Please visit the 2011 IOL website <http://www.ioling.org/2011/> for
additional details. We wish good luck to all of the participants!
*LDC Receives META Prize from META-NET*
LDC was awarded a '2^nd META Prize' from META-NET 'for outstanding
long term commitment to the preparation and distribution of language
resources and technologies.'
The META Prize is awarded by META-NET to those who provide outstanding
products or services that support the European Multilingual Information
Society. META-NET <http://www.meta-net.eu/mission> is a Network of
Excellence dedicated to fostering the technological foundations of a
multilingual European information society. Several organizations were
honored at this year's META Forum in Budapest; LDC and ELRA
<http://www.elra.info/> were both honored for supporting and developing
language resources.
*New Publications *
(1)2005 NIST Speaker Recognition Evaluation Test Data
<http://www.ldc.upenn.edu/Catalog/CatalogEntry.jsp?catalogId=LDC2011S04>
was developed at LDC and NIST (National Institute of Standards and
Technology). It consists of 525 hours of conversational telephone speech
in English, Arabic, Mandarin Chinese, Russian and Spanish and associated
English transcripts used as test data in the NIST-sponsored 2005 Speaker
Recognition Evaluation
<http://www.itl.nist.gov/iad/mig/tests/spk/2005/index.html> (SRE). The
ongoing series of SRE yearly evaluations conducted by NIST are intended
to be of interest to researchers working on the general problem of text
independent speaker recognition. To that end the evaluations are
designed to be simple, to focus on core technology issues, to be fully
supported and accessible.
The task of the 2005 SRE evaluation was speaker detection, that is, to
determine whether a specified speaker is speaking during a given segment
of conversational speech. The task was divided into 20 distinct and
separate tests involving one of five training conditions and one of four
test conditions. Further information about the task conditions is
contained in the The NIST Year 2005 Speaker Recognition Evaluation Plan
<http://www.itl.nist.gov/iad/mig/tests/sre/2005/sre-05_evalplan-v6.pdf>.
The speech data consists of conversational telephone speech with
"multi-channel" data collected by LDC simultaneously from a number of
auxiliary microphones. The files are organized into two segments: 10
second two-channel excerpts (continuous segments from single
conversations that are estimated to contain approximately 10 seconds of
actual speech in the channel of interest) and 5 minute two-channel
conversations.
The data are stored as 8-bit u-law speech signals in NIST SPHERE format.

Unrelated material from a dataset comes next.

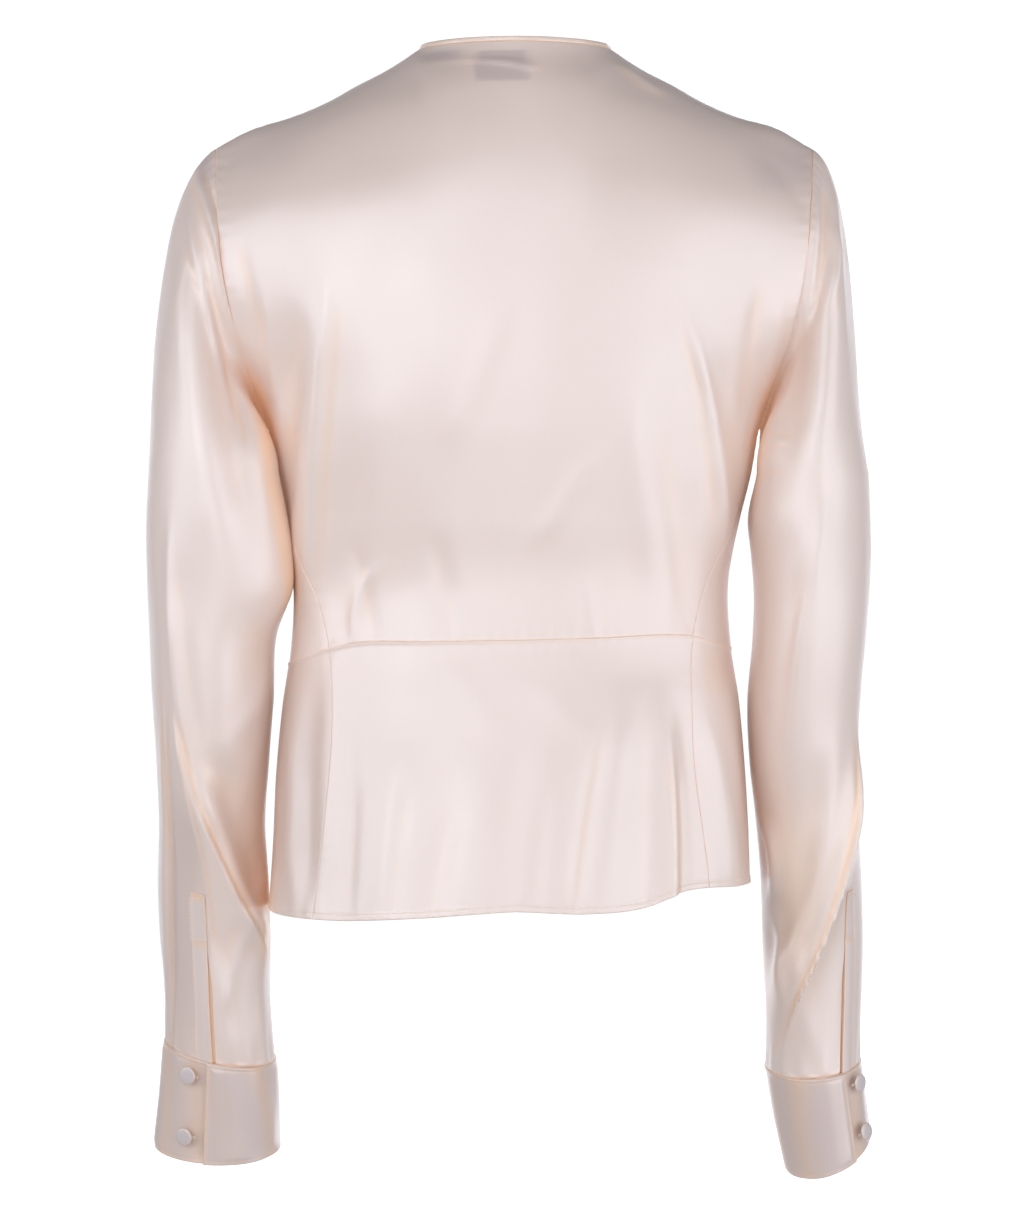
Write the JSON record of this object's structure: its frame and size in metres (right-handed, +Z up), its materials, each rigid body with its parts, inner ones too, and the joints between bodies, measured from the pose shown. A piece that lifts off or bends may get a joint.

In addition to the standard header fields, the SPHERE header for each
file contains some auxiliary information that includes the language of
the conversation and whether the data was recorded over a telephone
line. English language word transcripts in .cmt format were produced
using an automatic speech recognition system (ASR) with error rates in
the range of 15-30%.
*
(2)2006 NIST Spoken Term Detection Evaluation Set
<http://www.ldc.upenn.edu/Catalog/CatalogEntry.jsp?catalogId=LDC2011S03>
was compiled by researchers at NIST (National Institute of Standards and
Technology) and contains approximately eighteen hours of Arabic,
Chinese and English broadcast news, English conversational telephone
speech and English meeting room speech used in NIST's 2006 Spoken Term
Detection (STD) evaluation
<http://www.itl.nist.gov/iad/mig/tests/std/2006/index.html>. The STD
initiative is designed to facilitate research and development of
technology for retrieving information from archives of speech data with
the goals of exploring promising new ideas in spoken term detection,
developing advanced technology incorporating these ideas, measuring the
performance of this technology and establishing a community for the
exchange of research results and technical insights.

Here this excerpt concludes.